--- START OF Records for processing ---
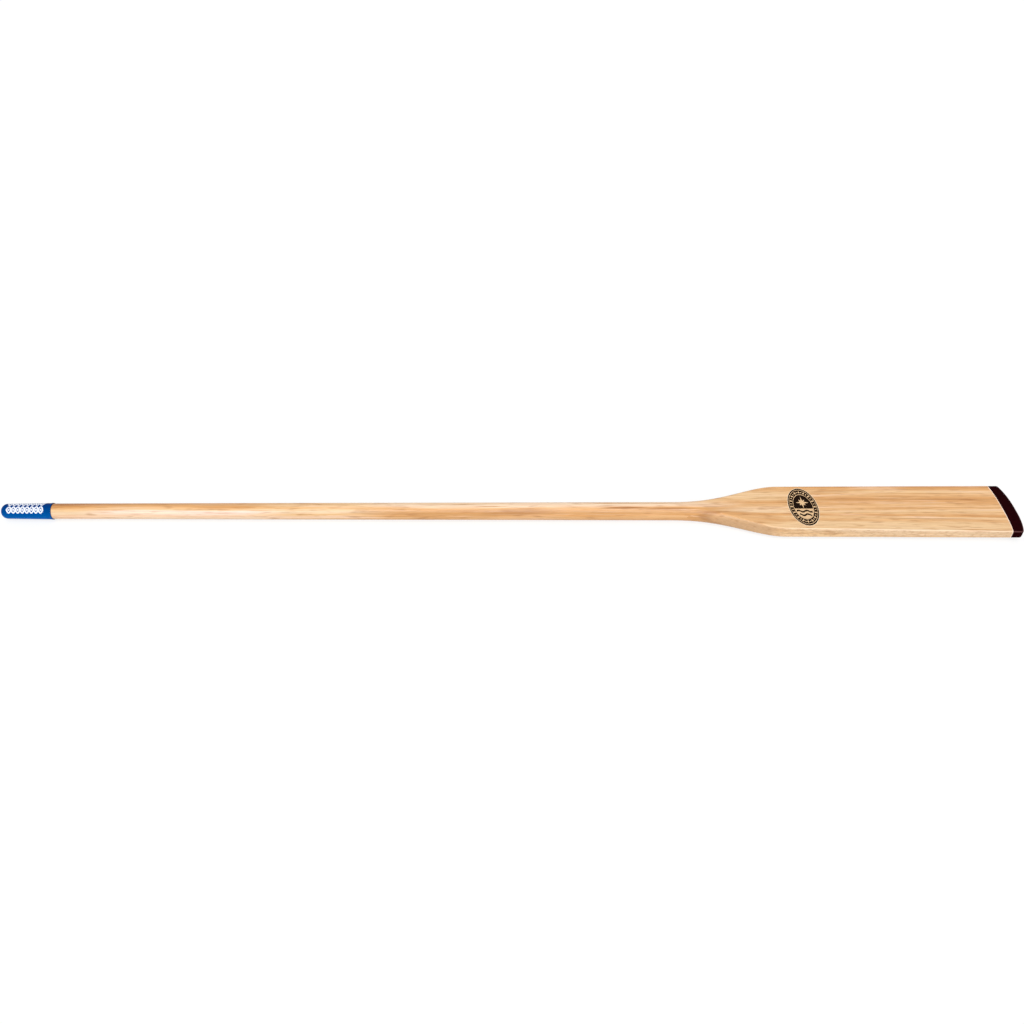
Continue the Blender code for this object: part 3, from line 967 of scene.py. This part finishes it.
# %% Finish of the grip
PEEL_SIZE = 1.4 * MM
PEEL_DEPTH = 0.15 * MM
CLOUD_SIZE = 17 * MM
CLOUD_SHARE = 0.5
PAINTED_SHADE_RANGE = {"From Min": -0.75, "From Max": 1.25}
MOUTH_END_FACING = {"From Min": 0.45, "From Max": 0.8}
MOUTH_PAINTED_SHADE = "#050A14"
VINYL_SHINE = (0.1, 0.5, 1.0, 1.0)

grip_vinyl, grip_shader = new_finish("dip_moulded_blue_vinyl")
peel = mottle(grip_vinyl, PEEL_SIZE, detail=2.0)
cloud = mottle(grip_vinyl, CLOUD_SIZE, detail=3.0, unevenness=0.55)
sleeve_normal = add_node(grip_vinyl, "ShaderNodeNewGeometry", output="Normal")
# Painted shade: the blue deepens where the surface faces the upper back and brightens towards the lower
# front, added to the vinyl's random cloud
shade_towards_upper_back = add_node(
    grip_vinyl, "ShaderNodeVectorMath", {0: sleeve_normal, 1: (0.0, *UPPER_BACK)},
    operation="DOT_PRODUCT", output="Value")
cloud_and_painted_shade = add_node(
    grip_vinyl, "ShaderNodeMath", {0: cloud, 1: CLOUD_SHARE, 2: shade_towards_upper_back},
    operation="MULTIPLY_ADD")
painted_shade = add_node(grip_vinyl, "ShaderNodeMapRange", {"Value": cloud_and_painted_shade, **PAINTED_SHADE_RANGE})
grip_tone = add_node(grip_vinyl, "ShaderNodeValToRGB", {"Fac": painted_shade})
set_ramp(grip_tone, [
    (0.0, "#006CC0"), (0.12, "#005AA8"), (0.3, "#004F99"), (0.5, "#004488"), (0.8, "#00397D"),
    (1.0, "#002E6C")])

# The mouth's end face is painted near-black: painted shade for the shadowed gap where the sleeve meets the
# wood
towards_blade = add_node(grip_vinyl, "ShaderNodeSeparateXYZ", {0: sleeve_normal}, output="X")
mouth_shade_share = add_node(grip_vinyl, "ShaderNodeMapRange", {"Value": towards_blade, **MOUTH_END_FACING})
grip_colour = add_node(
    grip_vinyl, "ShaderNodeMix", {0: mouth_shade_share, 6: grip_tone, 7: linear(MOUTH_PAINTED_SHADE)},
    data_type="RGBA", output=2)
grip_bump = add_node(
    grip_vinyl, "ShaderNodeBump", {"Height": peel, "Strength": 0.2, "Distance": PEEL_DEPTH})
set_inputs(grip_shader, {
    "Base Color": grip_colour, "Roughness": 0.36, "Specular IOR Level": 0.02,
    "Specular Tint": VINYL_SHINE, "Normal": grip_bump})

# %% The sleeve
DOME_ROWS = 22
SLEEVE_BODY_ROWS = 24
BEAD_ROWS = 14
SLEEVE_TOP_POINTS = 56


def sleeve_radius(station):
    """Radius of the sleeve's outside: the dome's full ellipse, then a straight taper to the mouth."""
    back = np.clip((GRIP_DOME_DEPTH - station) / GRIP_DOME_DEPTH, 0.0, 1.0)
    round_end = (1 - back ** GRIP_DOME_FULLNESS) ** (1 / GRIP_DOME_FULLNESS)
    taper = sloping(station, GRIP_DOME_DEPTH, GRIP_LENGTH, GRIP_END_RADIUS, GRIP_MOUTH_RADIUS)
    return taper * round_end


outer_stations, outer_radii = dome(0.0, DOME_ROWS)
straight = np.linspace(GRIP_DOME_DEPTH, GRIP_LENGTH - GRIP_BEAD_LENGTH, SLEEVE_BODY_ROWS)[1:-1]
bead_share = 0.5 - 0.5 * np.cos(np.linspace(0.0, np.pi, BEAD_ROWS + 1))
bead = GRIP_LENGTH - GRIP_BEAD_LENGTH * (1 - bead_share)
bead_radii = sleeve_radius(bead) + GRIP_BEAD_HEIGHT * np.sqrt(np.abs(np.sin(np.pi * bead_share)))
bore_stations, bore_radii = dome(GRIP_WALL, DOME_ROWS)
bore_stations = np.append(bore_stations, GRIP_LENGTH)[::-1]
bore_radii = np.append(bore_radii, GRIP_MOUTH_RADIUS - GRIP_WALL)[::-1]
sleeve_stations = np.concatenate([outer_stations, straight, bead, bore_stations])
sleeve_radii = np.concatenate([outer_radii, sleeve_radius(straight), bead_radii, bore_radii])
sleeve_rows = close_ring(round_rows(sleeve_stations, sleeve_radii, SLEEVE_TOP_POINTS))
sleeve_skin = skin(sleeve_rows, start_pole=axis_point(0.0), end_pole=axis_point(GRIP_WALL))
make_piece("vinyl_grip", [sleeve_skin], grip_vinyl, "grip_sleeve")

# %% [markdown]
# ## The printed band on the grip
#
# Such sleeves carry a white print on top. Here it is a plain ornament that belongs to nobody, the
# two-strand plait found on rope work and mouldings: two waves cross and cross back, with a dot in
# each eye. Ink has a thickness of its own, so each strand is a thin raised ribbon that follows the
# sleeve, and its height rises and falls so that it passes over and under the other strand in turn.

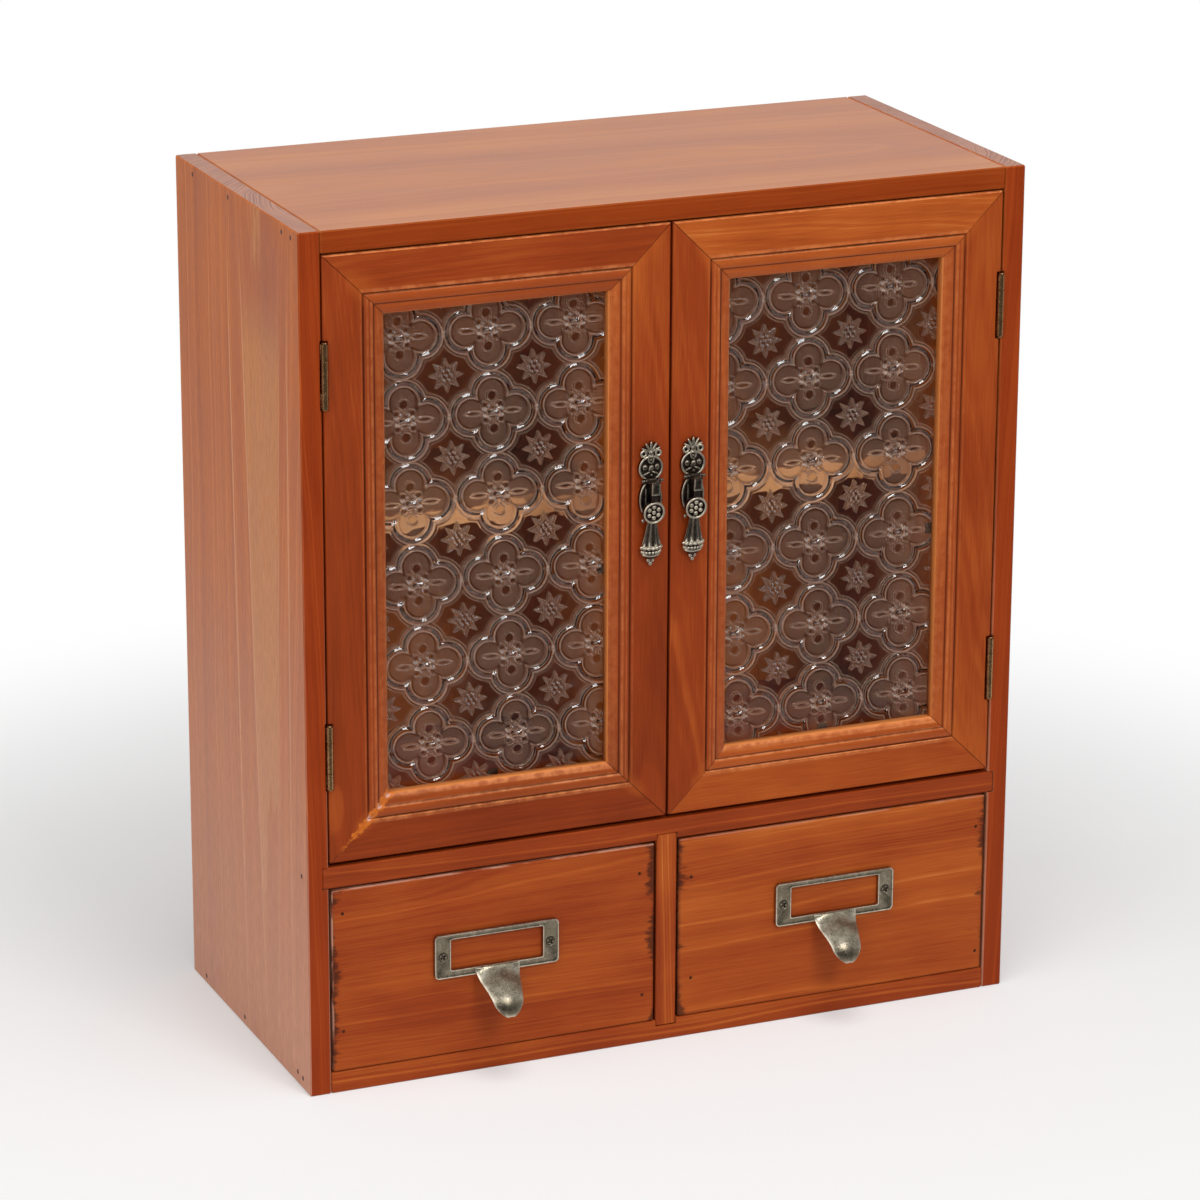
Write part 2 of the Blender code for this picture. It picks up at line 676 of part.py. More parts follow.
--- END OF Records for processing ---
• [Task description]
Copy each record from above without leaving any out.

• [Exercise response]
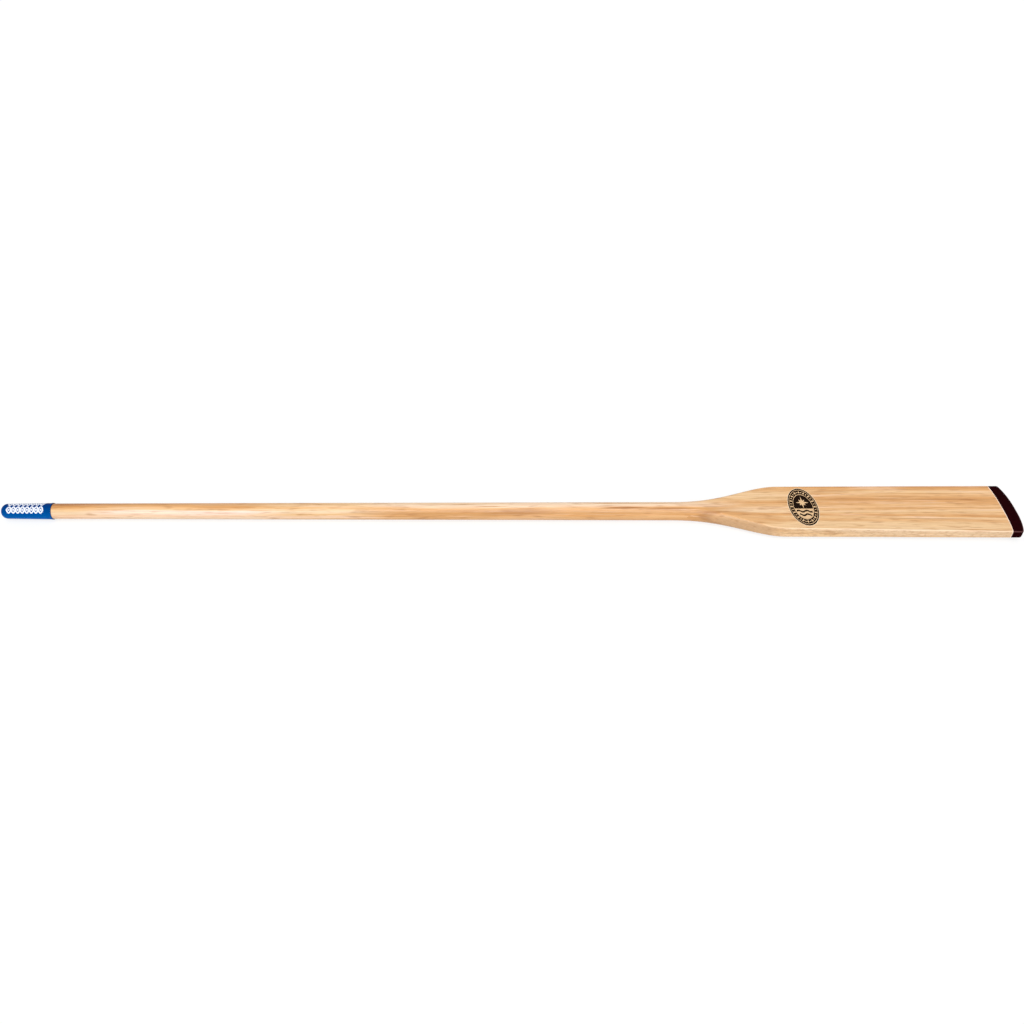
Continue the Blender code for this object: part 3, from line 967 of scene.py. This part finishes it.
# %% Finish of the grip
PEEL_SIZE = 1.4 * MM
PEEL_DEPTH = 0.15 * MM
CLOUD_SIZE = 17 * MM
CLOUD_SHARE = 0.5
PAINTED_SHADE_RANGE = {"From Min": -0.75, "From Max": 1.25}
MOUTH_END_FACING = {"From Min": 0.45, "From Max": 0.8}
MOUTH_PAINTED_SHADE = "#050A14"
VINYL_SHINE = (0.1, 0.5, 1.0, 1.0)

grip_vinyl, grip_shader = new_finish("dip_moulded_blue_vinyl")
peel = mottle(grip_vinyl, PEEL_SIZE, detail=2.0)
cloud = mottle(grip_vinyl, CLOUD_SIZE, detail=3.0, unevenness=0.55)
sleeve_normal = add_node(grip_vinyl, "ShaderNodeNewGeometry", output="Normal")
# Painted shade: the blue deepens where the surface faces the upper back and brightens towards the lower
# front, added to the vinyl's random cloud
shade_towards_upper_back = add_node(
    grip_vinyl, "ShaderNodeVectorMath", {0: sleeve_normal, 1: (0.0, *UPPER_BACK)},
    operation="DOT_PRODUCT", output="Value")
cloud_and_painted_shade = add_node(
    grip_vinyl, "ShaderNodeMath", {0: cloud, 1: CLOUD_SHARE, 2: shade_towards_upper_back},
    operation="MULTIPLY_ADD")
painted_shade = add_node(grip_vinyl, "ShaderNodeMapRange", {"Value": cloud_and_painted_shade, **PAINTED_SHADE_RANGE})
grip_tone = add_node(grip_vinyl, "ShaderNodeValToRGB", {"Fac": painted_shade})
set_ramp(grip_tone, [
    (0.0, "#006CC0"), (0.12, "#005AA8"), (0.3, "#004F99"), (0.5, "#004488"), (0.8, "#00397D"),
    (1.0, "#002E6C")])

# The mouth's end face is painted near-black: painted shade for the shadowed gap where the sleeve meets the
# wood
towards_blade = add_node(grip_vinyl, "ShaderNodeSeparateXYZ", {0: sleeve_normal}, output="X")
mouth_shade_share = add_node(grip_vinyl, "ShaderNodeMapRange", {"Value": towards_blade, **MOUTH_END_FACING})
grip_colour = add_node(
    grip_vinyl, "ShaderNodeMix", {0: mouth_shade_share, 6: grip_tone, 7: linear(MOUTH_PAINTED_SHADE)},
    data_type="RGBA", output=2)
grip_bump = add_node(
    grip_vinyl, "ShaderNodeBump", {"Height": peel, "Strength": 0.2, "Distance": PEEL_DEPTH})
set_inputs(grip_shader, {
    "Base Color": grip_colour, "Roughness": 0.36, "Specular IOR Level": 0.02,
    "Specular Tint": VINYL_SHINE, "Normal": grip_bump})

# %% The sleeve
DOME_ROWS = 22
SLEEVE_BODY_ROWS = 24
BEAD_ROWS = 14
SLEEVE_TOP_POINTS = 56


def sleeve_radius(station):
    """Radius of the sleeve's outside: the dome's full ellipse, then a straight taper to the mouth."""
    back = np.clip((GRIP_DOME_DEPTH - station) / GRIP_DOME_DEPTH, 0.0, 1.0)
    round_end = (1 - back ** GRIP_DOME_FULLNESS) ** (1 / GRIP_DOME_FULLNESS)
    taper = sloping(station, GRIP_DOME_DEPTH, GRIP_LENGTH, GRIP_END_RADIUS, GRIP_MOUTH_RADIUS)
    return taper * round_end


outer_stations, outer_radii = dome(0.0, DOME_ROWS)
straight = np.linspace(GRIP_DOME_DEPTH, GRIP_LENGTH - GRIP_BEAD_LENGTH, SLEEVE_BODY_ROWS)[1:-1]
bead_share = 0.5 - 0.5 * np.cos(np.linspace(0.0, np.pi, BEAD_ROWS + 1))
bead = GRIP_LENGTH - GRIP_BEAD_LENGTH * (1 - bead_share)
bead_radii = sleeve_radius(bead) + GRIP_BEAD_HEIGHT * np.sqrt(np.abs(np.sin(np.pi * bead_share)))
bore_stations, bore_radii = dome(GRIP_WALL, DOME_ROWS)
bore_stations = np.append(bore_stations, GRIP_LENGTH)[::-1]
bore_radii = np.append(bore_radii, GRIP_MOUTH_RADIUS - GRIP_WALL)[::-1]
sleeve_stations = np.concatenate([outer_stations, straight, bead, bore_stations])
sleeve_radii = np.concatenate([outer_radii, sleeve_radius(straight), bead_radii, bore_radii])
sleeve_rows = close_ring(round_rows(sleeve_stations, sleeve_radii, SLEEVE_TOP_POINTS))
sleeve_skin = skin(sleeve_rows, start_pole=axis_point(0.0), end_pole=axis_point(GRIP_WALL))
make_piece("vinyl_grip", [sleeve_skin], grip_vinyl, "grip_sleeve")

# %% [markdown]
# ## The printed band on the grip
#
# Such sleeves carry a white print on top. Here it is a plain ornament that belongs to nobody, the
# two-strand plait found on rope work and mouldings: two waves cross and cross back, with a dot in
# each eye. Ink has a thickness of its own, so each strand is a thin raised ribbon that follows the
# sleeve, and its height rises and falls so that it passes over and under the other strand in turn.

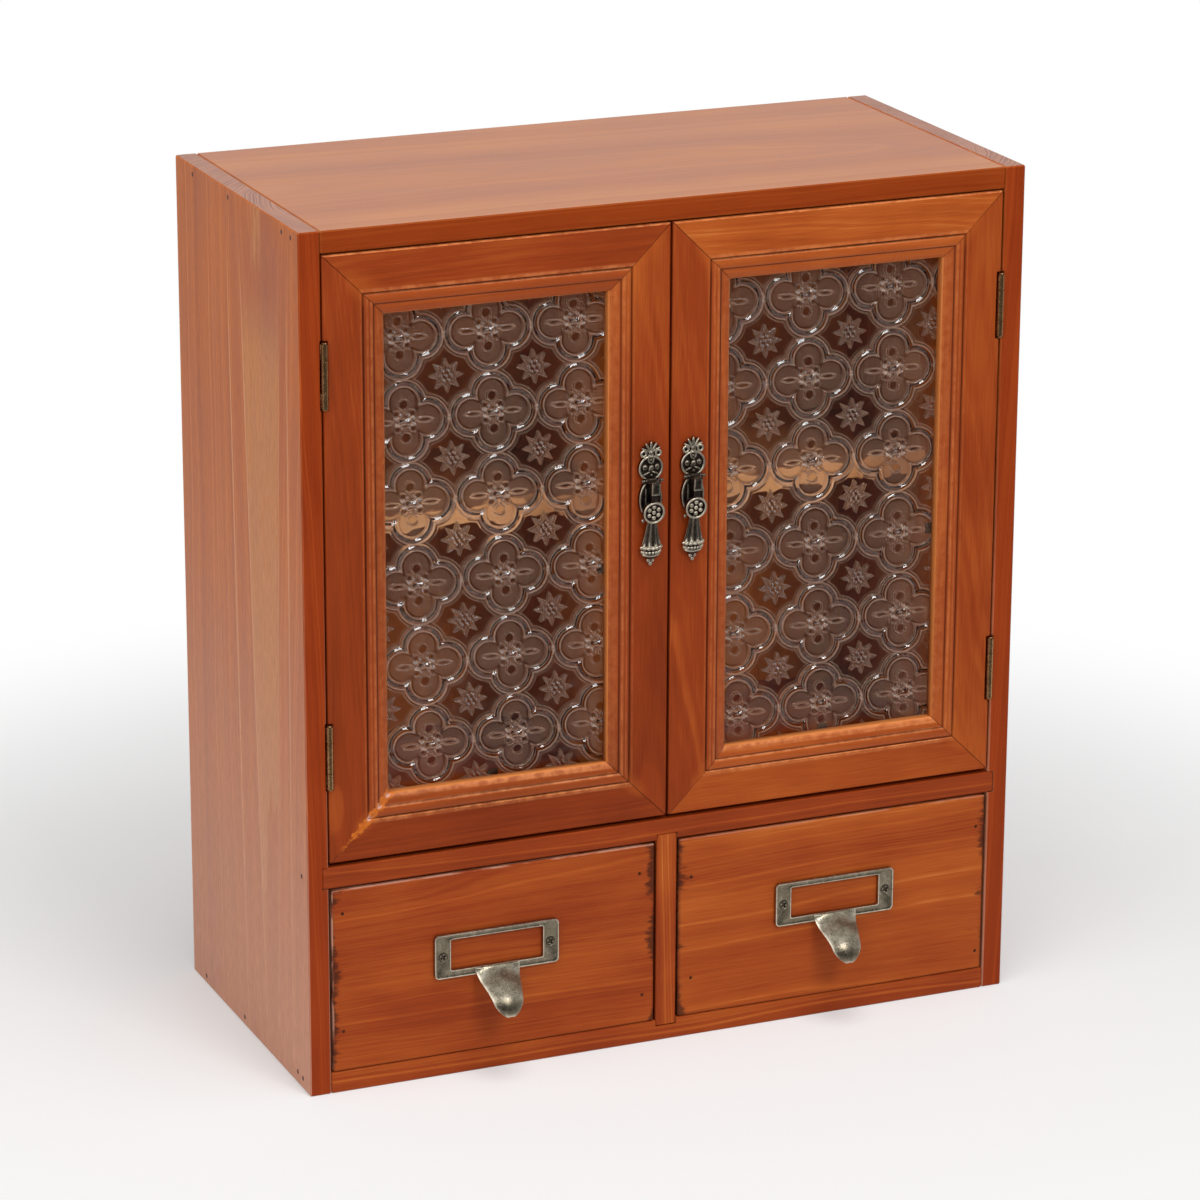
Write part 2 of the Blender code for this picture. It picks up at line 676 of part.py. More parts follow.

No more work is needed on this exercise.